§ **SET TASK**: Give back, unchanged, the line with "module valve_knob() part(silver)", the line with "before = set(bpy.data.objects)", and every line between them, and no other line.

§ **SUPPLIED INFORMATION**:
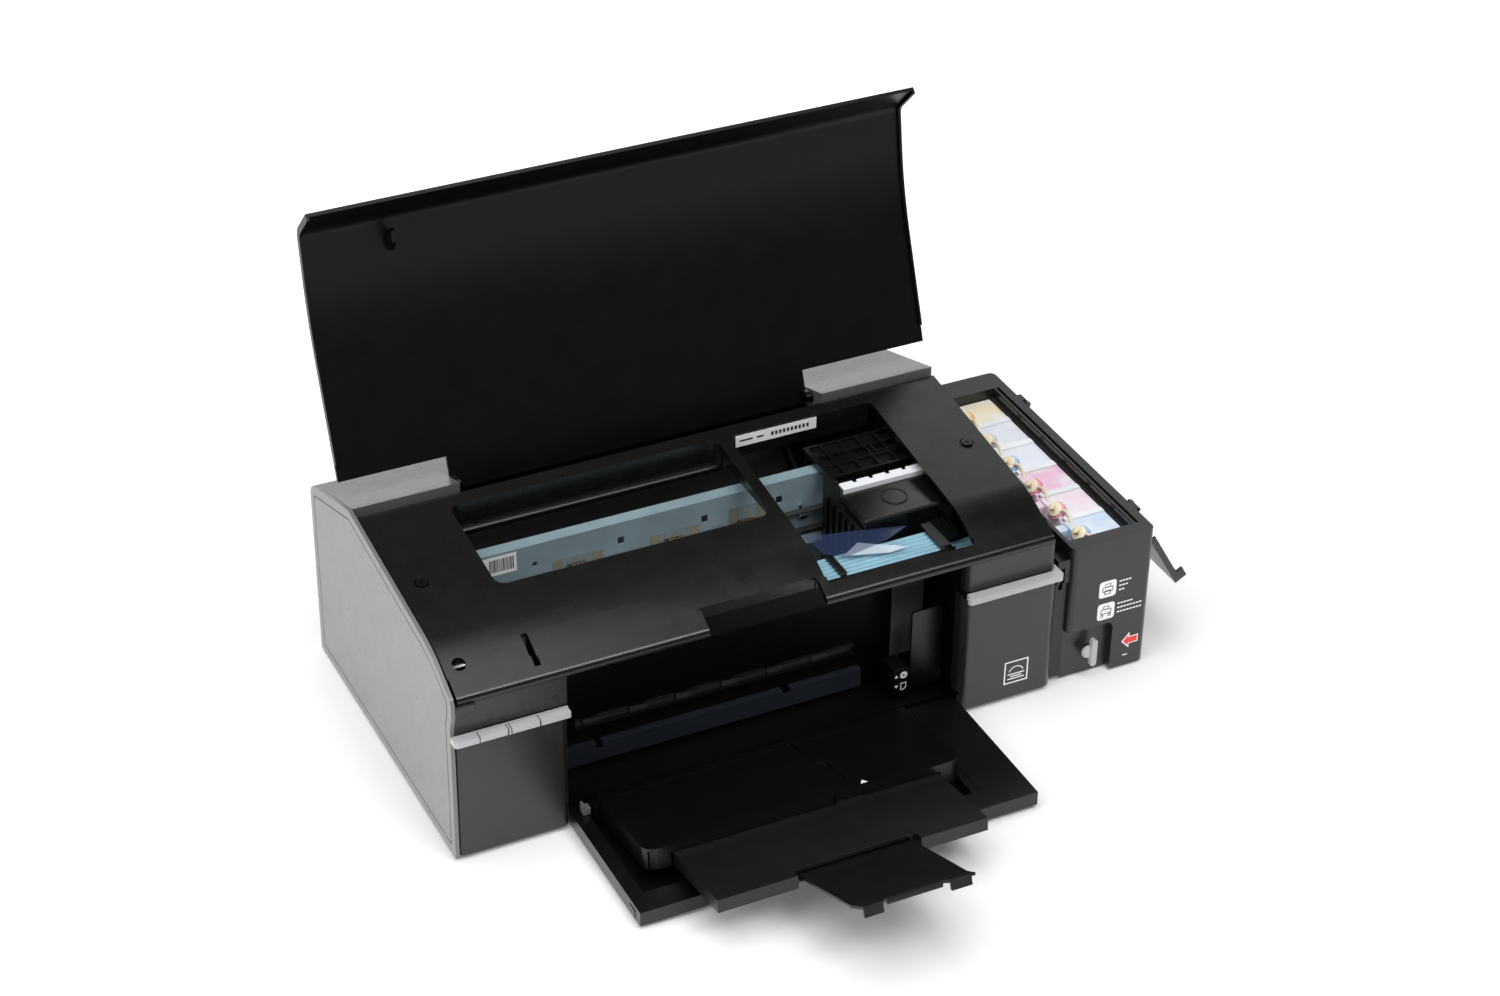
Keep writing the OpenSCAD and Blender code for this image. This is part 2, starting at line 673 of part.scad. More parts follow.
// flat loop round two pulleys, drawn in the x-z plane
module belt_loop(r) {
    for (x = [-pulley_x, pulley_x])
        translate([x, belt_z]) circle(r);
    translate([-pulley_x, belt_z - r]) square([2 * pulley_x, 2 * r]);
}

module timing_belt() part(black) along_y(122.4, 127.6) difference() {
    belt_loop(pulley_r + 1.7);
    belt_loop(pulley_r + 0.35);
}

module drive_pulley(x) {
    bar_y(121.8, 128.2, x, belt_z, pulley_r);
    for (y = [120.9, 128.2])
        bar_y(y, y + 0.9, x, belt_z, pulley_r + 1.6);
}

module motor_pulley() part(bright_steel) difference() {
    drive_pulley(pulley_x);
    bar_y(119, 131, pulley_x, belt_z, 1.55);
    box([pulley_x - 0.8, 119, belt_z + pulley_r - 1.2], [pulley_x + 0.8, 131, belt_z + pulley_r + 3]);
}

module idler_pulley() part(milky) difference() {
    drive_pulley(-pulley_x);
    bar_y(119, 131, -pulley_x, belt_z, 1.55);
    box([-pulley_x - 0.8, 119, belt_z + pulley_r - 1.2], [-pulley_x + 0.8, 131, belt_z + pulley_r + 3]);
}

module carriage_motor() part(steel) {
    bar_y(frame_y + 1.3, frame_y + 28, pulley_x, belt_z, 9);
    bar_y(frame_y - 9, frame_y + 2, pulley_x, belt_z, 1.5);
}

module carriage() part(black) difference() {
    union() {
        box([carriage_x0, 60, 48], [carriage_x1, 120.3, 52]);
        box([carriage_x0, 60, 48], [carriage_x1, 62.4, 111.6]);
        // side walls
        for (x = [carriage_x0, carriage_x1 - 3])
            along_x(x, x + 3) polygon([
                [60, 48], [120.3, 48], [120.3, 141.2], [153, 141.2], [153, 146], [104, 146], [96, 132],
                [60, 132]]);
        // rear wall and the head that hooks over the frame
        box([carriage_x0, 118, 48], [carriage_x1, 120.3, 84]);
        box([carriage_x0, 110, 141.2], [carriage_x1, 153, 143.4]);
        for (x = [carriage_x0 + 12:14:carriage_x1 - 14])
            box([x, 110, 143], [x + 2, 153, 146]);
        for (y = [110, 124, 138, 151])
            box([carriage_x0, y, 143], [carriage_x1, y + 2, 146]);
        box([carriage_x0, 147, 120], [carriage_x1, 149.5, 143]);
        // bearing block on the shaft
        box([carriage_x0, 104, 56], [carriage_x1, 120, 76]);
        // arm that holds the tubes
        box([tube_clip_x, 48.6, 104], [tube_clip_x + 8, 61, 111.6]);
        box([tube_clip_x, 48.6, 104], [tube_clip_x + 8, 51, 132]);
        box([tube_clip_x, 20.4, 129.4], [tube_clip_x + 8, 50, 132]);
        // ribs on the left face
        for (y = [66:9:112])
            box([carriage_x0 - 1.5, y, 56], [carriage_x0 + 1, y + 2, 128]);
    }
    bar_x(carriage_x0 - 3, carriage_x1 + 3, shaft_y, shaft_z, shaft_r + 0.05);
}

module print_head() part(steel) {
    box([118, 72, 43.4], [188, 104, 47.9]);
    box([130, 76, 52.1], [176, 100, 58]);
}

// smoked cover over the ink dampers
module carriage_cover() part(black)
    along_x(carriage_x0 + 1.5, 172) polygon([
        [58.5, 112], [58.5, 138], [60, 140], [94, 141], [94, 136], [62, 134.6], [60.2, 132.3],
        [59.7, 132.3], [59.7, 112]]);

module clamp_strip() part("#e8eaee") difference() {
    box([carriage_x0 + 3.4, 95, 134], [168, 103.6, 144]);
    box([carriage_x0, 96.5, 130], [200, 110, 142.4]);
    for (x = [116:13:165])
        box([x, 101, 130], [x + 3, 106, 150]);
}

// six tubes side by side on the floor of their channel
module tube_ribbon() part(tube_blue)
    for (i = [0:5])
        bar_x(tube_turn_x, 222, tube_y + tube_pitch * i, tube_hi - 2 * tube_turn, tube_r);

// the run that rolls over to the carriage
module tube_loop() part(tube_blue)
    for (i = [0:5]) translate([0, tube_y + tube_pitch * i, 0]) {
        bar_x(tube_turn_x, tube_clip_x + 6, 0, tube_hi, tube_r);
        translate([tube_turn_x, 0, tube_hi - tube_turn]) rotate([90, 0, 0]) rotate([0, 0, 90])
            rotate_extrude(angle = 180) translate([tube_turn, 0]) circle(tube_r);
    }

module platen() part(black) {
    box([-125, 72, 34], [99, 122, 40]);
    for (x = [-120:18:96])
        box([x, 74, 40], [x + 1.6, 120, 42]);
}

module feed_roller() part(bright_steel) {
    bar_x(-205, 212, feed_y, feed_z, 7);
    bar_x(drive_x0, -205, feed_y, feed_z, 14);
}

module exit_roller() part(rubber) {
    bar_x(drive_x0 + drive_w, 100, exit_y, exit_z, 3);
    for (x = [-110:35:80])
        bar_x(x, x + 12, exit_y, exit_z, 5);
    bar_x(drive_x0, drive_x0 + drive_w + 0.5, exit_y, exit_z, 7);
}

module star_wheels() part(steel) {
    bar_x(-124, 98, exit_y, exit_z + 10.2, 1);
    for (x = [-110:35:80])
        translate([x + 5, exit_y, exit_z + 10.2]) rotate([0, 90, 0]) cylinder(h = 1.2, r = 4.8, $fn = 12);
}

module feed_pinion() part(bright_steel) difference() {
    bar_x(drive_x0, -205.5, pinion_y, pinion_z, 4);
    bar_x(drive_x0 - 1, -204, pinion_y, pinion_z, 1.25);
    box([drive_x0 - 1, pinion_y - 0.6, pinion_z + 3], [-204, pinion_y + 0.6, pinion_z + 5]);
}

module feed_motor() part(steel) {
    bar_x(-203, -172, pinion_y, pinion_z, 14);
    bar_x(drive_x0 + 0.5, -202, pinion_y, pinion_z, 1.2);
}

module drive_loop(d) hull() {
    translate([feed_y, feed_z]) circle(14 + d, $fn = 32);
    translate([exit_y, exit_z]) circle(7 + d, $fn = 32);
    translate([pinion_y, pinion_z]) circle(4 + d, $fn = 32);
}

module feed_belt() part(rubber) along_x(drive_x0 + 0.5, drive_x0 + 5) difference() {
    drive_loop(1.8);
    drive_loop(0.5);
}

module capping_station() part(black) difference() {
    box([110, 66, 2.5], [196, 110, 40]);
    box([124, 72, 34], [184, 104, 41]);
    box([113, 69, -1], [193, 107, 32]);
}

module power_supply() part(black) box([-196, 147, 2.5], [-110, 239, 44]);

module main_board() part("#2f6b45") {
    box([120, 150, 6], [208, 240, 7.6]);
    box([140, 170, 7.6], [160, 190, 10]);
    box([170, 200, 7.6], [185, 212, 10]);
    for (x = [123, 205], y = [153, 237])
        translate([x, y, 2.5]) cylinder(h = 3.5, r = 2);
}

module power_inlet() part(black) difference() {
    box([-213, body_d - 22, 21], [-185, body_d - 0.2, 41]);
    box([-209, body_d - 18, 25], [-189, body_d + 1, 37]);
}

module usb_port() part(bright_steel) difference() {
    box([176.5, body_d - 18, 20.5], [190.5, body_d - 0.2, 33.5]);
    box([178, body_d - 15, 22], [189, body_d + 1, 32]);
}

// ---- paper supply ----

module paper_chute() part(black) {
    along_x(-140, 124) polygon([
        [252, 120], [250, 120], [168, 52], [150, 47], [150, 45], [169, 50]]);
    for (x = [-140, 121])
        along_x(x, x + 3) polygon([[252, 120], [246, 128], [156, 60], [150, 45], [169, 50]]);
}

module edge_guide() part(charcoal)
    along_x(-134, -130) polygon([[238, 112], [246, 119], [244, 126], [190, 84], [192, 74]]);

// flap that shuts the paper slot between the rear caps
module paper_support() part(shell_grey) {
    translate([0, support_pivot.x, support_pivot.y]) rotate([-rear_slope, 0, 0]) {
        box([tab_x0 + 1, -45, 3], [tab_x1 - 1, 4, 5.5]);
        for (x = [tab_x0 + 1, tab_x1 - 5])
            box([x, -4, -2], [x + 4, 4, 4]);
        bar_x(cap_x0 - 3, cap_x1 + 3, 0, 0, 2);
    }
}

// ---- tank unit ----

module tank_housing() part(charcoal) difference() {
    union() {
        translate([0, 0, tank_z0]) linear_extrude(tank_h - tank_z0)
            rounded([tank_x0, tank_y0], [tank_x1, tank_y1], 5);
        // hinge knuckles of the tank cover
        for (y = [30, 190])
            along_y(y, y + 8) polygon([
                [tank_x1 - 1, tank_hinge_z - 8], [tank_hinge_x, tank_hinge_z - 3.4],
                [tank_hinge_x + 2.2, tank_hinge_z], [tank_hinge_x, tank_hinge_z + 2.6],
                [tank_x1 - 1, tank_hinge_z + 2.6]]);
    }
    // open bay, with a ledge along its right side
    box([bay[0].x, bay[0].y, 4], [bottle_x1 + 0.5, bay[1].y, 200]);
    box([bay[0].x, bay[0].y, tank_h - 7], [bay[1].x - 4, bay[1].y, 200]);
    box([bay[1].x - 2.5, bay[0].y, tank_h - 12], [bay[1].x, bay[1].y, 200]);
    // recess for the valve in the lower left corner of the front
    translate([0, tank_y0 + 6, 0]) rotate([90, 0, 0]) linear_extrude(10)
        rounded([tank_x0 - 8, -10], [276, 41], 5);
    bar_y(0, 20, knob_x, knob_z, 2.55);
    for (y = [30, 190])
        bar_y(y - 1, y + 9, tank_hinge_x, tank_hinge_z, 1.3);
}

module tank_bracket() part(black) difference() {
    union() {
        box([half_w + 0.2, 6, 2], [tank_x0 - 0.1, 225, 100]);
        box([half_w + 0.2, 4, 84], [tank_x0 - 0.1, 16, 104]);
    }
    box([231, 0, 78], [234, 9, 97]);
    box([half_w - 1, 30, 14], [tank_x0 - 3, 200, 90]);
    bar_x(half_w - 5, tank_x0 + 5, 33.5, tube_hi - 2 * tube_turn - 16, 6);
}

// six bottles with sloping shoulders towards the printer
module ink_tanks() part(milky)
    for (i = [0:tank_count - 1])
        translate([0, bay[0].y + i * bottle_pitch, 0]) difference() {
            union() {
                along_y(0.4, bottle_pitch - 0.4) polygon([
                    [bay[0].x + 0.6, 5], [bottle_x1, 5], [bottle_x1, bottle_top], [256, bottle_top],
                    [254, 84], [bay[0].x + 0.6, 84]]);
                box([bay[0].x + 0.6, bottle_pitch - 9, 80], [256, bottle_pitch - 0.4, bottle_top - 2]);
            }
            // parting step between neighbours
            box([255, -1, bottle_top - 2.2], [300, 3, bottle_top + 1]);
        }

// stopper of each bottle: a coloured grommet, a cream cap and its strap
module tank_plugs() part(cream)
    for (i = [0:tank_count - 1])
        translate([0, bay[0].y + i * bottle_pitch + 11, 94]) {
            rotate([0, 90, 0]) {
                translate([0, 0, bay[0].x + 6]) cylinder(h = 4, r = 5.6);
                translate([0, 0, bay[0].x + 10]) cylinder(h = 3, r = 7.4);
            }
            box([bay[0].x + 2, -1.5, 2], [bay[0].x + 8, 1.5, 4.5]);
            box([bay[0].x + 2, -8, 2], [bay[0].x + 4, 1.5, 4.5]);
        }

module tank_cover() part(charcoal) tank_cover_frame() {
    edge = bay[0] + [0.6, 1];
    back = bay[1].y - 1;
    top = tank_h + 4.2;
    box([edge.x, edge.y, tank_h + 2], [tank_hinge_x - 8, back, top]);
    // rim and the finger tab at the front corner
    box([edge.x, edge.y, tank_h - 2.5], [edge.x + 2, back, top]);
    for (y = [edge.y, back - 2])
        box([edge.x, y, tank_h - 0.5], [bay[1].x - 6, y + 2, top]);
    box([edge.x, edge.y, tank_h - 6], [edge.x + 8.4, edge.y + 2, top]);
    // hinge arms and pins
    for (y = [38.4, 185.6])
        along_y(y, y + 4) polygon([
            [tank_hinge_x - 12, top], [tank_hinge_x - 12, tank_h + 1], [tank_hinge_x - 3, tank_h + 0.5],
            [tank_hinge_x - 2.6, tank_hinge_z], [tank_hinge_x, tank_hinge_z - 2.2],
            [tank_hinge_x + 2.2, tank_hinge_z], [tank_hinge_x, tank_hinge_z + 2.4],
            [tank_hinge_x - 2, tank_hinge_z + 4.2], [tank_hinge_x - 8, top]]);
    bar_y(31, 40, tank_hinge_x, tank_hinge_z, 1.25);
    bar_y(188, 197, tank_hinge_x, tank_hinge_z, 1.25);
}

module valve_knob() part(silver) {
    bar_y(2, 12, knob_x, knob_z, 2.5);
    along_y(-2.5, 2.2) rounded([knob_x - 4.2, knob_z - 12.5], [knob_x + 4.2, knob_z + 12.5], 3.6);
    bar_y(2, 6.6, knob_x, knob_z, 6.5);
}

base_pan();
rubber_feet();
left_side_panel();
right_side_panel();
upper_housing();
housing_screws();
rear_cover();
rear_cap_left();
rear_cap_right();
left_front_panel();
right_front_panel();
left_fascia();
right_fascia();
left_trim();
right_trim();
power_button();
ink_button();
paper_button();
top_cover();
front_door();
output_tray();
tray_extension();
stopper_guide();
paper_stopper();
opening_liner();
front_beam();
main_frame();
carriage_shaft();
encoder_strip();
timing_belt();
motor_pulley();
idler_pulley();
carriage_motor();
carriage();
print_head();
carriage_cover();
clamp_strip();
tube_ribbon();
tube_loop();
platen();
feed_roller();
exit_roller();
star_wheels();
feed_pinion();
feed_motor();
feed_belt();
capping_station();
power_supply();
main_board();
power_inlet();
usb_port();
paper_chute();
edge_guide();
paper_support();
tank_housing();
tank_bracket();
ink_tanks();
tank_plugs();
tank_cover();
valve_knob();
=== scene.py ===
"""Inkjet printer with its cover open: looks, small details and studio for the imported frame."""
import math
import random

import bmesh
import bpy
from mathutils import Matrix, Vector


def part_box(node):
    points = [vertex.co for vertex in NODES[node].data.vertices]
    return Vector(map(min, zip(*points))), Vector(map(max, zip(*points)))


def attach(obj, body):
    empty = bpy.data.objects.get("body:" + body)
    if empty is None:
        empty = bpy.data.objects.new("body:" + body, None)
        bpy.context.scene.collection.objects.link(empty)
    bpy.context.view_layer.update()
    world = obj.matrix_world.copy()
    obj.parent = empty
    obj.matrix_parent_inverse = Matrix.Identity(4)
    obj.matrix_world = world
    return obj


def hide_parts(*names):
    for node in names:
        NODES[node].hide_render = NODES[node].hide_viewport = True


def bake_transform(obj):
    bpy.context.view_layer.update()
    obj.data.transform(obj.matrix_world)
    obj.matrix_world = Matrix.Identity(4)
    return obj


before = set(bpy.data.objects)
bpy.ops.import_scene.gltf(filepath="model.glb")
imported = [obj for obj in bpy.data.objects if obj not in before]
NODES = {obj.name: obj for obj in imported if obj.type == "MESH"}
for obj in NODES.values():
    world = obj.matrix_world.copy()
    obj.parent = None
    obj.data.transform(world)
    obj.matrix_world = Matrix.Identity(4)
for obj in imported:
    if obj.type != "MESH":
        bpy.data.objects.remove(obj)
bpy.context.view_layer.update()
random.seed(7)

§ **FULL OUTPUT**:
module valve_knob() part(silver) {
    bar_y(2, 12, knob_x, knob_z, 2.5);
    along_y(-2.5, 2.2) rounded([knob_x - 4.2, knob_z - 12.5], [knob_x + 4.2, knob_z + 12.5], 3.6);
    bar_y(2, 6.6, knob_x, knob_z, 6.5);
}

base_pan();
rubber_feet();
left_side_panel();
right_side_panel();
upper_housing();
housing_screws();
rear_cover();
rear_cap_left();
rear_cap_right();
left_front_panel();
right_front_panel();
left_fascia();
right_fascia();
left_trim();
right_trim();
power_button();
ink_button();
paper_button();
top_cover();
front_door();
output_tray();
tray_extension();
stopper_guide();
paper_stopper();
opening_liner();
front_beam();
main_frame();
carriage_shaft();
encoder_strip();
timing_belt();
motor_pulley();
idler_pulley();
carriage_motor();
carriage();
print_head();
carriage_cover();
clamp_strip();
tube_ribbon();
tube_loop();
platen();
feed_roller();
exit_roller();
star_wheels();
feed_pinion();
feed_motor();
feed_belt();
capping_station();
power_supply();
main_board();
power_inlet();
usb_port();
paper_chute();
edge_guide();
paper_support();
tank_housing();
tank_bracket();
ink_tanks();
tank_plugs();
tank_cover();
valve_knob();
=== scene.py ===
"""Inkjet printer with its cover open: looks, small details and studio for the imported frame."""
import math
import random

import bmesh
import bpy
from mathutils import Matrix, Vector


def part_box(node):
    points = [vertex.co for vertex in NODES[node].data.vertices]
    return Vector(map(min, zip(*points))), Vector(map(max, zip(*points)))


def attach(obj, body):
    empty = bpy.data.objects.get("body:" + body)
    if empty is None:
        empty = bpy.data.objects.new("body:" + body, None)
        bpy.context.scene.collection.objects.link(empty)
    bpy.context.view_layer.update()
    world = obj.matrix_world.copy()
    obj.parent = empty
    obj.matrix_parent_inverse = Matrix.Identity(4)
    obj.matrix_world = world
    return obj


def hide_parts(*names):
    for node in names:
        NODES[node].hide_render = NODES[node].hide_viewport = True


def bake_transform(obj):
    bpy.context.view_layer.update()
    obj.data.transform(obj.matrix_world)
    obj.matrix_world = Matrix.Identity(4)
    return obj


before = set(bpy.data.objects)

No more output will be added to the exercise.